Artists got good with the short e-film and comics were caught re-heckling. But one comic—er, performer—made us do a double-take with his five-minute clip called “Evolution of Dance.” In fact, we did more than double-takes. We made Judson Laipply’s piece the most viewed video of 2006 (according to LBN and Break.com)—by sharing it, I suppose
And finally, after you enjoy the silly and dilly dalliances and dances, you can always jump on the most sensational clip of visuals since the on-tape slaughtering of captured reporter Daniel Pearl (though we have much different responses, to be sure)—the execution of Saddam Hussein, caught on “tape” by a cell phone owner who was in the front row, “filming”. Levine Breaking News offers the link, with the caveat that the content is unedited and therefore “graphic”

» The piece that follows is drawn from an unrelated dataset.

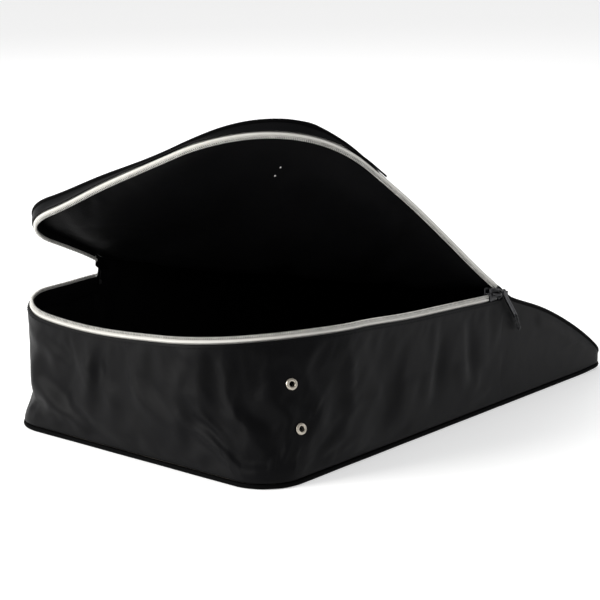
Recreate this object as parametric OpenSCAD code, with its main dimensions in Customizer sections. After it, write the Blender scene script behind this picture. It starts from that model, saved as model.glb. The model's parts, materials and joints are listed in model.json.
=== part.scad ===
// Golf shoe bag: a wedge-shaped fabric case whose lid unzips round the heel end and
// folds back on a diagonal crease in its top. Millimetres, +Z up. The origin is on the
// ground under the middle of the bag; +X points to the toe, -Y to the slider's side.
// Distances written s run from the heel end towards the toe, so x = s - bag_l / 2.

/* [Body] */
// Length from the heel end to the toe end
bag_l = 380; // [375:1:390]
// Width across the heel end
heel_w = 230; // [226:1:236]
// Width across the toe end
toe_w = 190; // [184:1:204]
// Height of the closed lid at the heel end
heel_h = 106.6; // [106:0.2:110]
// Height of the top where the fold reaches the slider's side
fold_h = 82.6; // [82.4:0.1:84]
// Height left at the toe end
toe_h = 7.5; // [7:0.1:10]
// Power of the curve that the top follows down to the toe
toe_drop = 0.76; // [0.7:0.01:0.9]

/* [Corners] */
// Plan radius of both heel corners at the floor
floor_corner_r = 27; // [24:1:32]
// Plan radius of the rim's heel corner on the slider's side
near_corner_r = 84; // [78:1:86]
// Plan radius of the rim's other heel corner
far_corner_r = 36; // [32:1:40]
// Plan radius of the toe corners
toe_corner_r = 12; // [10:1:16]

/* [Opening] */
// Distance from the heel end to the zip's end on the slider's side
near_zip_end = 243; // [238:1:246]
// Distance from the heel end to the zip's other end
far_zip_end = 80; // [74:1:84]
// Height of the rim at the heel end, over the corners
rim_heel_h = 90.6; // [90:0.1:92]
// Height of the rim where its straight run starts
rim_run_h = 83; // [82.5:0.1:83.5]
// Height of the rim at the slider's end of the zip
rim_end_h = 77.6; // [77.2:0.1:77.8]
// How far the heel edge hangs down in its middle
heel_sag = 11; // [0:0.5:14]
// Angle that the lid stands open at rest
lid_open = 43.2; // [20:0.2:60]

/* [Fabric] */
// Thickness of the outer side wall
wall_t = 1.8; // [1.4:0.1:1.9]
// Thickness of the top panels
panel_t = 1.4; // [1:0.1:1.4]
// Thickness of the lining cloth
lining_t = 0.7; // [0.5:0.1:0.8]
// Thickness of the stiffener board in the floor
board_t = 2; // [1.5:0.1:2.2]
// Radius of the piping cord
piping_r = 1.4; // [1.1:0.1:1.4]

/* [Zip] */
// Radius of the coil of teeth
coil_r = 1; // [0.8:0.05:1]
// Gap between the two coils when the lid is down
coil_gap = 1.6; // [1.5:0.05:1.7]
// White tape showing beside the coil
tape_show = 3; // [2.4:0.1:3.2]
// Where the slider stands at rest, from the heel end
slider_s = 234.5; // [232:0.5:234.5]
// Length of the slider
slider_l = 11; // [9:0.5:12]
// Length of the pull tab
pull_l = 25; // [18:1:28]
// Angle that the pull tab hangs below the zip
pull_hang = 48; // [40:1:60]

/* [Handle] */
// Distance from the heel end to the middle of the handle
handle_s = 59; // [55:1:66]
// Width of the handle's webbing
webbing_w = 25; // [20:1:26]
// Height of the handle's arch
handle_rise = 24; // [22:1:26]

/* [Hidden] */

cloth = [0.13, 0.13, 0.14];
lining_cloth = [0.08, 0.08, 0.09];
zip_white = [0.88, 0.87, 0.83];
nickel = [0.75, 0.73, 0.68];
black_metal = [0.18, 0.18, 0.19];

side_tilt = atan((heel_w - toe_w) / 2 / bag_l);      // each side's angle to the middle line
top_slope = (heel_h - fold_h) / near_zip_end;
run_end = near_corner_r * (1 + sin(side_tilt));      // the rim is straight from here to the toe
rim_slope = (rim_run_h - rim_end_h) / (near_zip_end - run_end);
heel_rise = rim_heel_h - rim_run_h - rim_slope * run_end;
clear = 0.2;                                         // gap between neighbouring soft parts
cord_inset = 0.9;                                    // piping's middle, inside the outer face
panel_inset = cord_inset + piping_r + clear;         // edge of the panels inside the piping
seam_h = 2 * piping_r + 2 * clear;                   // height that a piped seam takes
wall_foot = seam_h + clear;
floor_t = 1.2;
board_z = floor_t + 0.1;
lining_z = board_z + board_t + 0.1;
tape_t = 0.8;
tape_sewn = 4;                                       // tape hidden behind the cloth
coil_inset = 2.8;                                    // coil's middle, inside the outer face
lid_lift = coil_gap + 2 * coil_r;                    // from the base's coil up to the lid's
cloth_edge = 2 * coil_r + tape_show;                 // from the rim down to the cloth's edge
fold_gap = 1.5;                                      // the top panels stop this far from the fold
arc_steps = 10;
run_steps = 12;
cord_sides = 8;
sheet_steps = 12;

// ---- Outline ---------------------------------------------------------------------
function lerp(a, b, k) = a + (b - a) * k;
function half_w(s) = lerp(heel_w, toe_w, s / bag_l) / 2;
function world(p) = [p.x - bag_l / 2, p.y];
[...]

I remember when I had my first fully functioning computer. I had gone through an 80-88, which you geeks
know is the dinosaur of dinosaurs: the screen was orange, and the one capability it had was producing text (which was all I needed at the time). Then I got the pc with graphics and sound! And heard my first clip: a sound bite of Cartman of South Park telling his “bitch” to “get in the kitchen and make [him] some piiiie.”
Now, fortunately and unfortunately, we can watch and listen to more than comic bits and silly skits. We can, as if time- and distance-traveling to the pre-French Revolution days of Marie Antoinette getting hung or guillotined while the hecklers knit and munch cheese watch tyrants, watch tyrants die.